The United Arab Emirates (UAE) has announced that it will leave OPEC and the wider OPEC+ alliance beginning May 1, 2026, marking one of the biggest shake-ups in the global energy sector in recent years. The move comes at a time when oil markets are already facing uncertainty due to tensions in the Middle East and disruptions affecting global supply chains.
The decision is expected to weaken the influence of the oil-producing alliance that has long shaped global crude prices through coordinated production cuts and output targets.
Why the UAE Is Leaving OPEC
According to statements from UAE officials, the country wants greater flexibility in managing its oil production strategy and broader energy ambitions. The UAE government said the move reflects its “long-term strategic and economic vision” as it seeks to respond more independently to changing global energy demand.
Analysts say the UAE has for years shown frustration with production quotas imposed by OPEC, especially as the country invested billions of dollars to expand its oil production capacity. Remaining under output restrictions limited its ability to fully utilize those investments.
The UAE is currently among the largest oil producers in the Gulf region and has increasingly positioned itself as a major global energy and investment hub.
What Is OPEC and OPEC+?
OPEC, short for the Organization of the Petroleum Exporting Countries, was formed to coordinate petroleum policies among oil-producing nations and help stabilize global oil markets. The alliance has historically influenced global oil prices by adjusting supply levels.

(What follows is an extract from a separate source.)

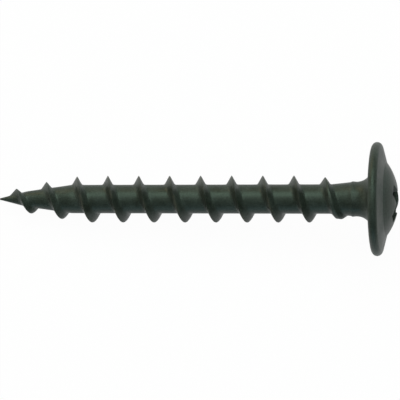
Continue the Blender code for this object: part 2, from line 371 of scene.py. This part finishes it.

OPEC+ is a broader coalition that includes non-OPEC producers such as Russia. Together, the group controls a significant share of the world’s oil output and exports.
The UAE joined OPEC in 1967 through Abu Dhabi before becoming part of the organization as the modern UAE state formed in 1971.
Rising Tensions Inside the Oil Alliance
Energy experts believe the UAE’s departure also highlights growing divisions within the alliance, particularly between Abu Dhabi and Saudi Arabia, which has traditionally acted as OPEC’s dominant voice.
Disagreements over production limits, regional influence, and long-term energy strategies have reportedly strained relations between the two Gulf powers in recent years.
The timing of the exit is also significant because global energy markets are under pressure following ongoing geopolitical instability involving Iran and disruptions linked to the Strait of Hormuz — one of the world’s most important oil shipping routes.
Impact on Global Oil Prices
Market analysts say the UAE’s withdrawal could reduce OPEC’s ability to tightly control global oil supplies. Since the UAE is one of the group’s largest producers, its exit may encourage increased independent production that could eventually affect crude prices worldwide.
However, experts note that the immediate impact on oil prices may remain limited because markets are already reacting to broader geopolitical tensions and supply disruptions.
Investors are closely watching whether the UAE will significantly increase production once it is no longer bound by OPEC quotas.
What This Means for the Global Economy
Oil prices influence transportation costs, inflation, manufacturing expenses, and energy prices around the world. Any weakening of OPEC’s coordination power could increase volatility in global markets.
Countries heavily dependent on imported fuel could face additional uncertainty if oil prices fluctuate sharply in the coming months.
At the same time, the UAE appears focused on balancing traditional oil production with investments in renewable energy, technology, and economic diversification as it prepares for a changing global energy landscape.
Could Other Countries Follow?
The UAE’s exit may raise questions about the long-term unity of OPEC and OPEC+. Some analysts believe other member states dissatisfied with production restrictions could reconsider their positions in the future.
Previous disagreements within the alliance have occasionally exposed tensions between national economic interests and collective market management goals.
For now, Saudi Arabia is expected to remain the key force within OPEC, but the UAE’s departure represents one of the strongest signals yet that the global oil order may be entering a new phase.
Conclusion
The UAE’s decision to leave OPEC and OPEC+ is a major development for the global energy industry. Beyond oil production, the move reflects changing political alliances, economic priorities, and the growing competition among Gulf nations for influence in the international market.
As the world continues to navigate energy uncertainty and geopolitical instability, the UAE’s exit could reshape how oil markets operate in the years ahead.